Binnen BSO De Bezige Bijtjes werken de pedagogisch medewerkers vanuit algemeen geldende normen en waarden. Hun pedagogisch handelen zal beïnvloed worden door hun persoonlijke ontwikkeling. Het is belangrijk dat ze zich daarvan bewust zijn.
De basis van de manier waarop wij met kinderen omgaan is: respect voor elkaar en de omgeving.
Omgaan met gedrag
Binnen BSO De Reuzenbijtjes gaan we ervan uit dat een positieve benadering positief gedrag in de hand werkt. Positieve aandacht is dan ook een heel belangrijk aspect in de omgang met de kinderen.
Kinderen horen niet alleen respons te krijgen als ze iets fout doen, maar meer nog als ze iets goed doen.
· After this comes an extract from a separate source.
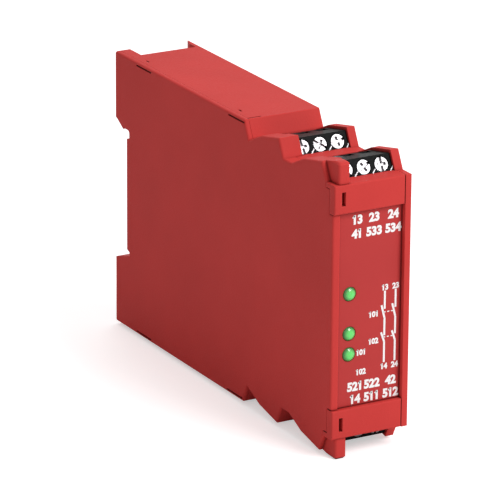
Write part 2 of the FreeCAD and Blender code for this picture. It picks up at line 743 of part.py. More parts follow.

Kinderen tasten regelmatig hun grenzen af. Dit is van groot belang voor hun totale
ontwikkeling. Soms echter kan dit leiden tot gedrag dat storend of misschien zelfs gevaarlijk is voor henzelf of voor anderen. Wanneer kinderen na een waarschuwing van de pedagogisch medewerker doorgaan met het ongewenste gedrag is het soms noodzakelijk om grenzen te stellen, bijvoorbeeld door een kind even buiten de groep (maar nooit buiten de ruimte) te plaatsen. Pedagogisch
medewerkers laten hierbij duidelijk blijken dat zij alleen het gedrag van het kind afkeuren en niet het kind zelf.